Hattori also examined sturdy minerals that can be dispersed by streams and glaciers to evaluate their usefulness in finding mineral deposits.

==Awards and honors==
- 2011 – Elected Fellow, Royal Society of Canada
- 2012 – Elected Fellow, Mineralogical Society of America
- 2013 – Island Arc Award, the Geological Society of Japan
- 2022 – Takeo Kato Gold Medal, the Society of Resource Geology
- 2022 – International Exchange Lecturer, Society of Economic Geologists
- 2023 – Distinguished University Professor, University of Ottawa
- 2024 - Duncan R. Derry Medal from Geological Association of Canada

==Selected articles==

- Hattori, K. (1993).
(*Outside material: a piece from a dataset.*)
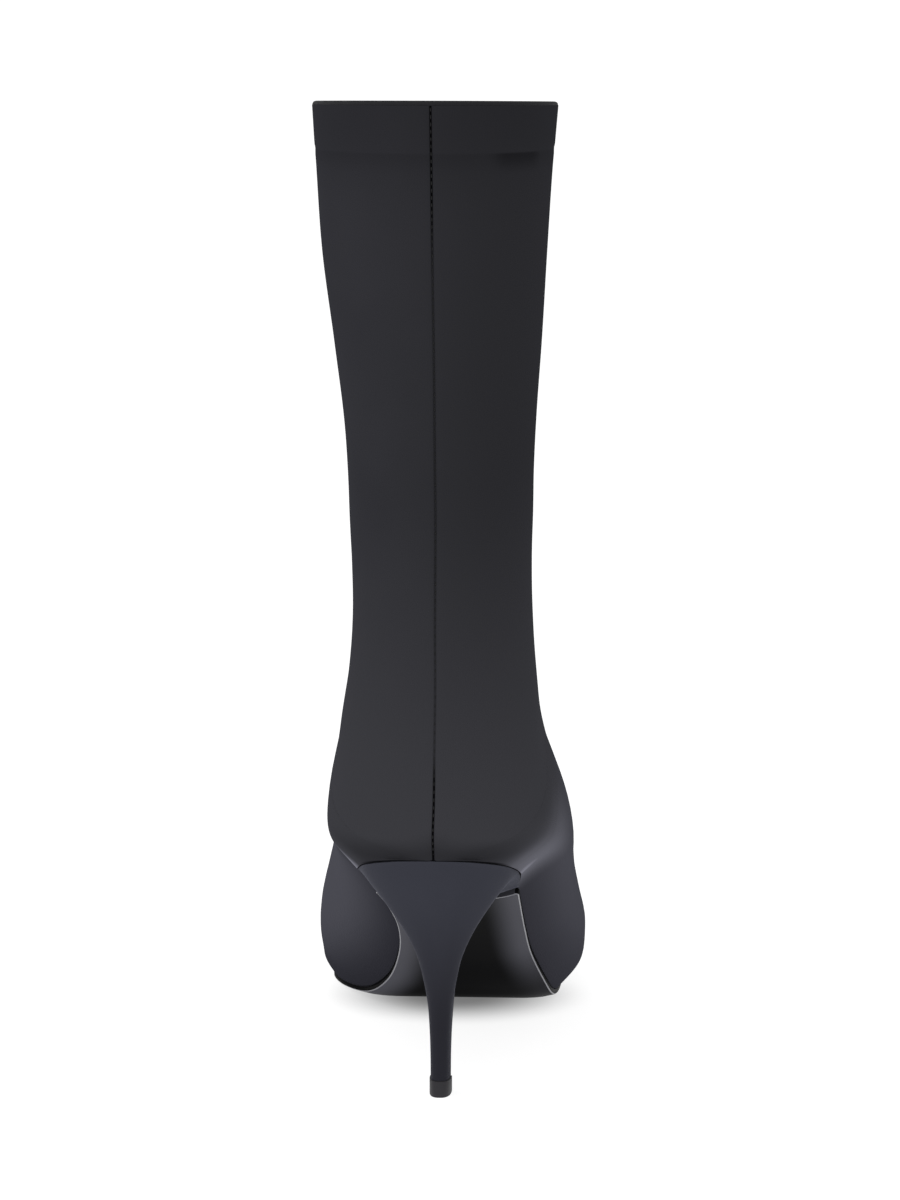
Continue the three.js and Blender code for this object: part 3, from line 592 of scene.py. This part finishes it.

High-sulfur magma, a product of fluid discharge from underlying mafic magma: evidence from Mount Pinatubo, Philippines. Geology, 21(12), 1083–1086.
- Hattori, K. H., & Keith, J. D. (2001). Contribution of mafic melt to porphyry copper mineralization: evidence from Mount Pinatubo, Philippines, and Bingham Canyon, Utah, USA. Mineralium Deposita, 36, 799–806.
- Hattori, K. H., & Guillot, S. (2003, April). Volcanic fronts as a consequence of serpentinite dehydration in the mantle wedge. In EGS-AGU-EUG Joint Assembly.
- Takahashi, Y., Minamikawa, R., Hattori, K. H., Kurishima, K., Kihou, N., & Yuita, K. (2004). Arsenic behavior in paddy fields during the cycle of flooded and non-flooded periods. Environmental Science & Technology, 38(4), 1038–1044.
- Guillot, S., Hattori, K., 2013. Serpentinites: Essential roles in geodynamics, arc volcanism, sustainable development, and the origin of life. Elements, 9 (2),. 95-98. Doi: 10.2113/gselements.9.2.25
- Hattori, K. H., & Guillot, S. (2003l). Volcanic fronts as a consequence of serpentinite dehydration in the mantle wedge.Geology, 31 (6), 525-528.
- Hattori, K., Takahashi, Y., Guillot, S., & Johanson, B. (2005). Occurrence of arsenic (V) in forearc mantle serpentinites based on X-ray absorption spectroscopy study. Geochimica et Cosmochimica Acta, 69(23), 5585–5596.
- Pagé, L., & Hattori, K. (2017). Tracing halogen and B cycling in subduction zones based on obducted, subducted and forearc serpentinites of the Dominican Republic. Scientific Reports, 7(1), 17776.